Restoring a Nation’s Identity — Notre Dame Restored Following Fire
By Millie Barker
On the evening of 15 April 2019, an enduring symbol of Paris was devastated by catastrophic fires. The next morning, as the embers still smoked, French President Emmanuel Macron promised to rebuild the iconic Notre Dame Cathedral. That promise was fulfilled on Saturday 7 December 2024 with a liturgical reopening ceremony, attended by significant donators and world leaders, including US President-Elect Donald Trump and Prince William.
Chief Architect Phillipe Villeneuve, who headed the restoration programme, remained optimistic that this demandingly short timeline could be achieved. Villeneuve claimed that despite the need to rebuild the spire and roof structure, the primary damage was caused by lead pollution, after the lead roof melted, dispelling the myth that the Cathedral was close to collapse.
Undertaken by nearly 2,000 skilled workers, the Cathedral’s restoration has applied the same techniques and materials as in the thirteenth century. Furthermore, the restoration has provided invaluable insight into the methods of medieval stonecutters and carpenters. The professor leading a working group studying the cathedral, Yves Gallet, noted that the fire revealed the level of experimentation within the structure—the approximations and irregularities that compose the Cathedral regarded as the ‘epitome of perfection in Gothic architecture.’
The rebuilding has given a new understanding of the Cathedral, with the discovery of the remnants of a first century building below the Soufflot Crypt, extensive sculptural fragments, and the remains of over 100 burials. These are planned to be exhibited in a potential museum housed in the Hotel Dieu, the hospital to the immediate Northwest of the Cathedral.
The restoration hasn’t been without controversy, not least the tension between those who believed something new could be created and those who wanted it to be rebuilt exactly as it was. Whilst the latter perspective prevailed, the restoration is in fact a recreation of a modern reimagining of Medievalism. The distinctive spire and certain stained-glass windows lost to the fire were the new creation of Viollet-le-Duc’s remodelling of the Cathedral in the nineteenth century. Thus, whilst following techniques true to the thirteenth century, the restoration must be considered in terms of a modern ethic of restoration where what is now considered timeless and authentic, was originally a product of another era’s imagination.

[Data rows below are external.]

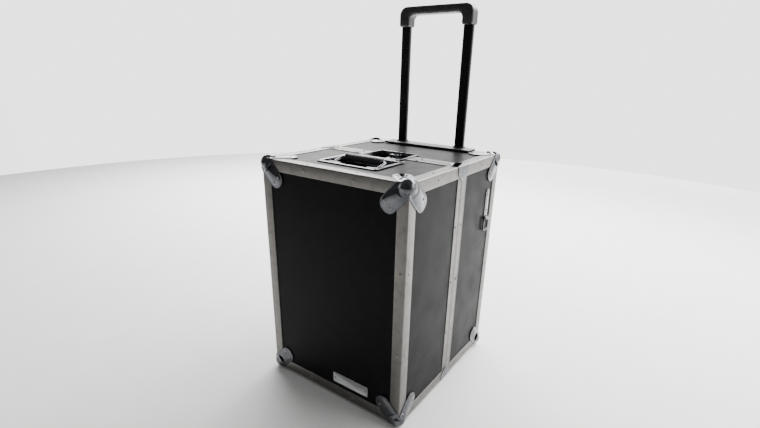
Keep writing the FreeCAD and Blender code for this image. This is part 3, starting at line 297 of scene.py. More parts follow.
def black_tube():
    """Black powder-coated aluminium tube: smooth, with drawn lines and rub marks along it."""
    material, tree, place = blank_material("black_coated_tube")
    drawn_place = add(tree, "ShaderNodeMapping", {"Vector": place, "Scale": along((1, 1, 60))})
    drawn = add(tree, "ShaderNodeTexNoise", {"Vector": drawn_place, "Scale": 1 / (0.6 * MM), "Detail": 4})
    rub_place = add(tree, "ShaderNodeMapping", {"Vector": place, "Scale": along((1, 1, 12))})
    rub = add(tree, "ShaderNodeTexNoise", {"Vector": rub_place, "Scale": 1 / (5 * MM), "Detail": 5})
    rubbed = add(tree, "ShaderNodeMapRange", {
        "Value": rub, "From Min": 0.55, "From Max": 0.8, "To Min": 0, "To Max": 0.6})
    tone = add(tree, "ShaderNodeMix", {
        0: rubbed, 6: linear("#060607"), 7: linear("#131315")}, output=2, data_type="RGBA")
    roughness = add(tree, "ShaderNodeMapRange", {
        "Value": rub, "From Min": 0.3, "From Max": 0.7, "To Min": 0.24, "To Max": 0.4})
    relief = add(tree, "ShaderNodeBump", {"Height": drawn, "Distance": 0.03 * MM, "Strength": 0.3})
    return finish_material(material, {
        "Base Color": tone, "Roughness": roughness, "Normal": relief, "IOR": 1.5,
        "Specular IOR Level": 0.25})


def powder_coat():
    """Black powder coat on steel rails: fine orange peel."""
    material, tree, place = blank_material("black_powder_coat")
    peel = add(tree, "ShaderNodeTexNoise", {"Vector": place, "Scale": 1 / (1.4 * MM), "Detail": 2})
    cloud = add(tree, "ShaderNodeTexNoise", {"Vector": place, "Scale": 1 / (30 * MM), "Detail": 4})
    tone = two_tone(tree, cloud, "#161617", "#212122")
    roughness = add(tree, "ShaderNodeMapRange", {
        "Value": cloud, "From Min": 0.3, "From Max": 0.7, "To Min": 0.35, "To Max": 0.48})
    relief = add(tree, "ShaderNodeBump", {"Height": peel, "Distance": 0.08 * MM, "Strength": 0.35})
    return finish_material(material, {
        "Base Color": tone, "Roughness": roughness, "Normal": relief, "IOR": 1.5})


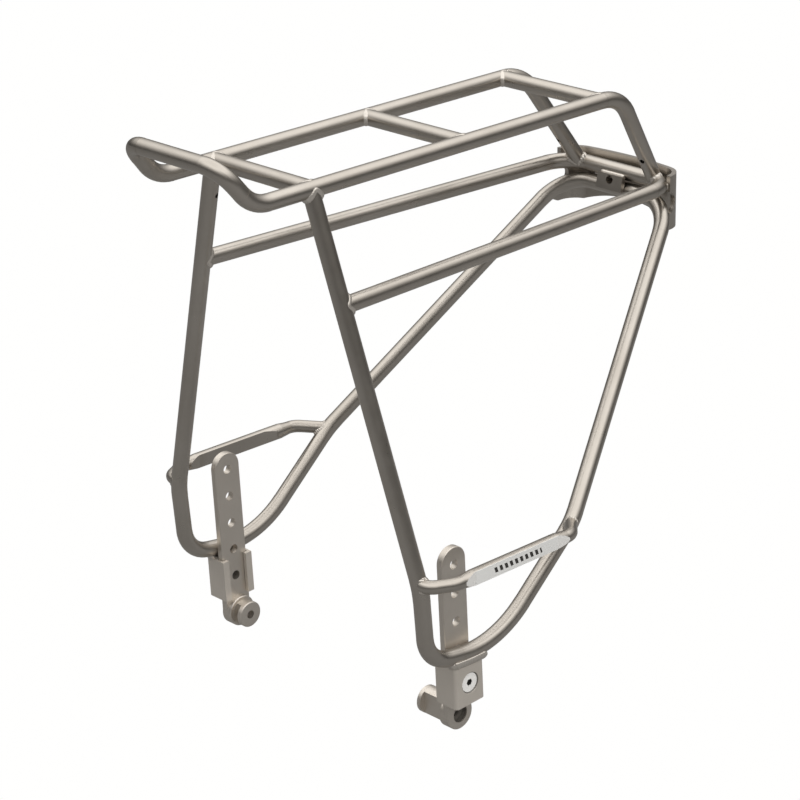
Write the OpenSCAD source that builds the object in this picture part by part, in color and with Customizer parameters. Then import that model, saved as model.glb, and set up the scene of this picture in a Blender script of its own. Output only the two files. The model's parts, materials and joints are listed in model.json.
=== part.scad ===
// Bicycle rear rack: a welded tube frame with two feet that slide for wheel size.
// Frame: +X forward, +Y to the bicycle's left, +Z up; origin midway between the foot bolts.

/* [Tubing] */
// Outside diameter of the round tubing that the whole frame is bent from
tube_d = 10; // [9:0.5:10]
// Wall thickness of the tubing
tube_wall = 1.5; // [1:0.25:2]
// Outside diameter of the thinner tubing of the braces
brace_d = 8; // [7.5:0.5:8.5]
// Wall thickness of the brace tubing
brace_wall = 1.25; // [1:0.25:1.5]

/* [Top deck] */
// Height of the deck tubes above the foot bolts
deck_z = 320.8; // [317:0.1:324]
// Distance from the centre plane to each long deck rail
deck_y = 41; // [39:0.5:43]
// Where the rails turn up to the lip
deck_front_x = 89.8; // [88.5:0.1:90.5]
// Where the rails turn down to the rear uprights
deck_rear_x = -205.7; // [-207:0.1:-204]
// Forward position of the raised lip
lip_x = 109.6; // [109.2:0.1:112]
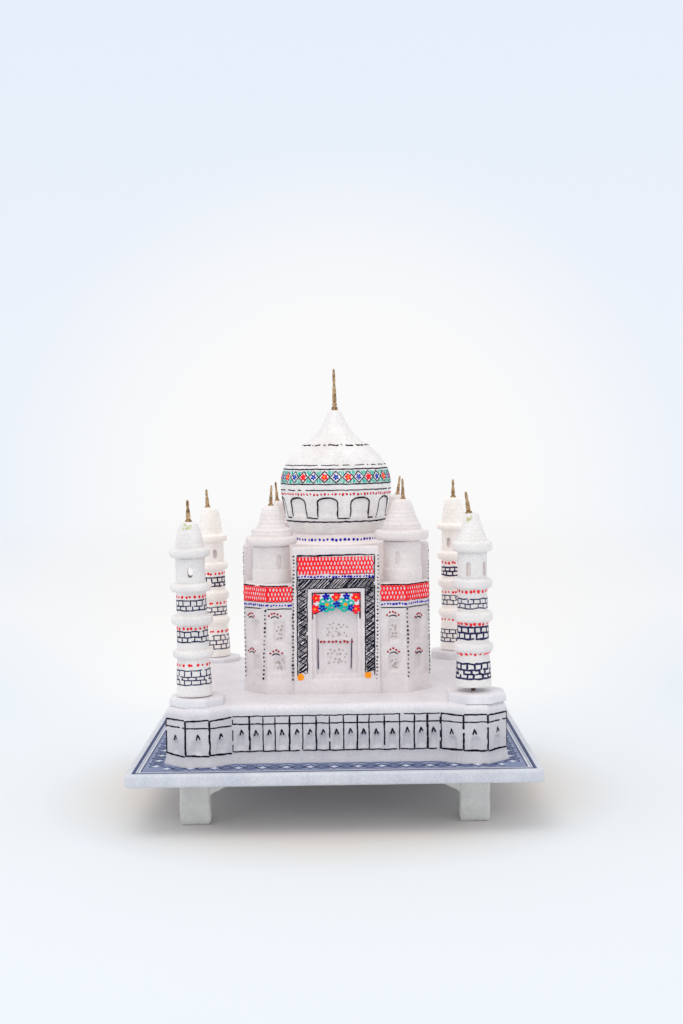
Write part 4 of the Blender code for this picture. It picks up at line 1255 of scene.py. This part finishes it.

Norte Dame encapsulates a tension between preserving the past and building the future, but this is nothing new. Since its century long construction, beginning in 1163, the Medieval Cathedral has been a site rich with controversy. It has embodied the tension between the secular and sacred throughout the Reformation and the French Revolution and can now even be tied to President Macron’s present political ambitions. At the reopening ceremony, Macron pronounced that ‘the Furnace of Notre Dame was a national scar and you [the French people] were its healing balm’—thus, encapsulating his hopes of the Cathedral as a symbol of endurance and unity.